Abstraction is not a return of thought into itself in order to grasp its real essence (the rational subject): it is rather an exclusively experimental procedure of investigation of the concrete (historically determinate social relations). It follows that concepts are not introduced once and for all at a single level of abstraction. They are transformed by the characteristic interplay which constitutes the passage from the abstract to the concrete and enables the concrete to be absorbed within theory.


(Michel Aglietta: A Theory of Capitalist Regulation. The US experience; London: NLB, 1979: 15)
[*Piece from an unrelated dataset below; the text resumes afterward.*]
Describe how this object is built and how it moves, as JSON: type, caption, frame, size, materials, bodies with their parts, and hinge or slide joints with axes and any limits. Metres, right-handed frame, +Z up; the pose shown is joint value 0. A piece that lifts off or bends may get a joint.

It seems to be correct to begin with the real and the concrete, with the real precondition, thus to begin, in economics, with e.g. the population, which is the foundation and the subject of the entire social act of production. However, on closer examination this proves false. The population is an abstraction if I leave out, for example, the classes of which it is composed. These classes in turn are an empty phrase if I am not familiar with the elements on which they rest. E.g. wage labour, capital, etc. These latter in turn presuppose exchange, division of labour, prices, etc. For example, capital is nothing without wage labour, without value, money, price etc. Thus, if I were to begin with the population, this would be a chaotic conception [Vorstellung] of the whole, and I would then, by means of further determination, move analytically towards ever more simple concepts [Begriff], from the imagined concrete towards ever thinner abstractions until I had arrived at the simplest determinations. From there the journey would have to be retraced until I had finally arrived at the population again, but this time not as the chaotic conception of a whole, but as a rich totality of many determinations and relations. The former is the path historically followed by economics at the time of its origins. The economists of the seventeenth century, e.g., always begin with the living whole, with population, nation, state, several states, etc.; but they always conclude by discovering through analysis a small number of determinant, abstract, general relations such as division of labour, money, value, etc. As soon as these individual moments had been more or less firmly established and abstracted, there began the economic systems, which ascended from the simple relations, such as labour, division of labour, need, exchange value, to the level of the state, exchange between nations and the world market. The latter is obviously the scientifically correct method. The concrete is concrete because it is the concentration of many determinations, hence unity of the diverse. It appears in the process of thinking, therefore, as a process of concentration, as a result, not as a point of departure, even though it is the point of departure in reality and hence also the point of departure for observation [Anschauung] and conception.